One day Eugene is trying to get his job done when a whole herd of Yankee pests come over and started in doing what comes natural to such folks, pestering him. Naturally, after a while Eugene gets a bit short with them.
“Tell us, Mister Mississippi,” says the leader of the pack, “are there any fools in Mississippi?”
“Well, we do have a few fools in Mississippi,” admits Eugene. “But they don’t run around in packs the way they do in Wisconsin!” Eugene says he hasn’t had much trouble with the two legged pests since then.
Now, Stevens Point is big Lutheran country. I remember back just after the war, when I summered in that part of the world every year, that a Lutheran WAC made news by marrying a Baptist Air Force Captain. After the ritual was over the Captain asked the padre how much he owed him for the splice job.
“Oh,” says the padre, “We do not charge for that. But if you like, you can give a donation based on the beauty of the bride.”

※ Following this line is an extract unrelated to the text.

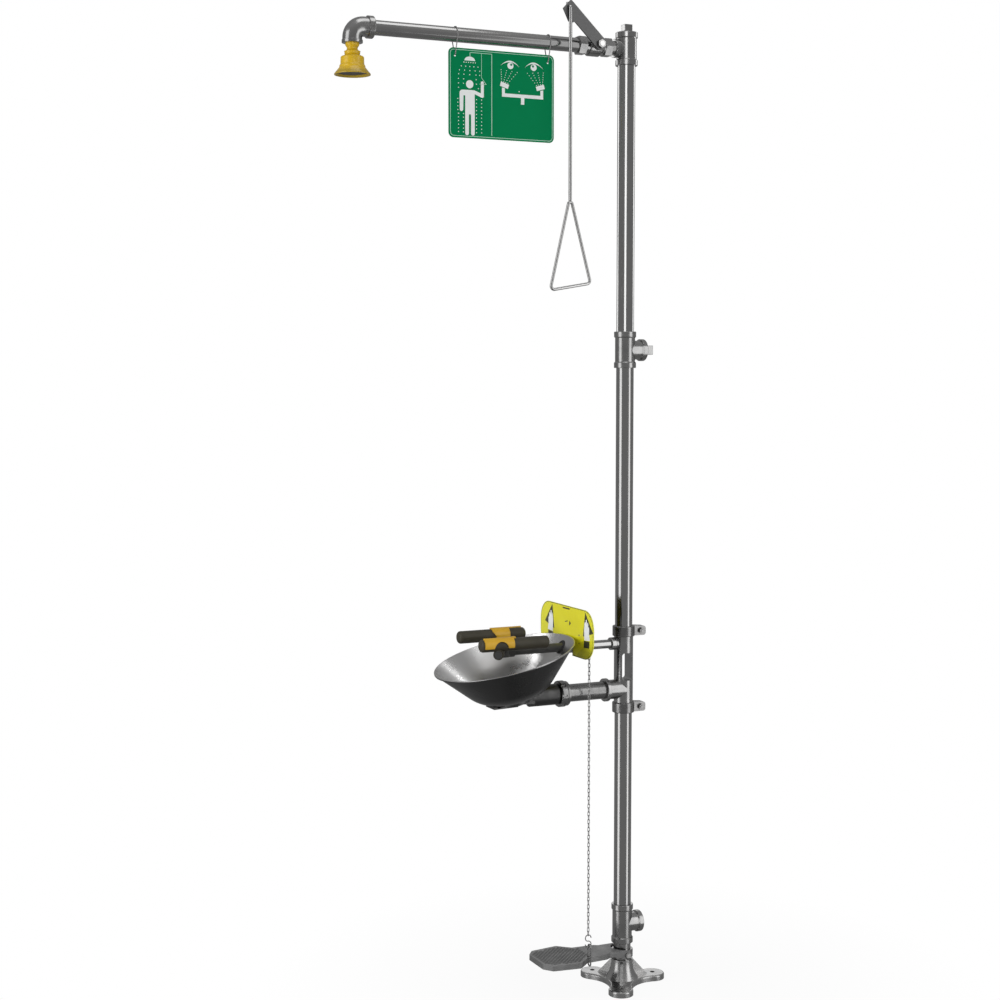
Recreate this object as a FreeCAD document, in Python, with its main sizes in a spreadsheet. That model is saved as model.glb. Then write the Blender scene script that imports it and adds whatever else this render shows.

The Captain thought a moment, and then reached in his dress blues and handed the preacher a quarter. The pastor was a bit startled, so he steps up to the bride and lifts her veil. The padre took a long thoughtful look at the bride, then fumbled around under his robes and handed the groom fifteen cents change!
And that reminds me that I made the Sauk County fair at Baraboo in 1948. That was the polio year. Kids were dropping like flies from polio – and nobody knew how polio was spread.
The doctors were warning everyone that mosquitos and flies were likely carriers, so if you didn’t want to catch polio you had to make sure to keep the bugs out. And the bugs were well equipped to invade your personal space, whatever you did. The skeeters got their stingers busy, pried the screen wire far enough to make a hole and the flies followed them in!
There were some folks showing their stock and living in tents that had a hard time. The mosquitos hit them about eleven the first night. The skeeters ran the folks out of their tents and left them to huddle with their animals in the cattle barns the rest of the night. Because the livestock barns had been sprayed with “Devil Done Took’em” as the preacher described DDT.
The next morning the exhibitors looked out the barn windows and discovered the skeeters had torn the tents down and made slacks and suspenders from the canvas and tent ropes. The exhibitors got their own back, though.
One of the boys thought a little smoke would keep the bugs away. He made a torch out of wire and cloth and coal oil that made a fine smudge. That didn’t work, but in waving it around he accidently set a skeeter’s wings on fire.
That skeeter went flying off and first thing you knew there were thousands of burning mosquitoes. That sure caused some excitement! They had fire departments coming from as far away as Madison because they thought the fairgrounds was burning down.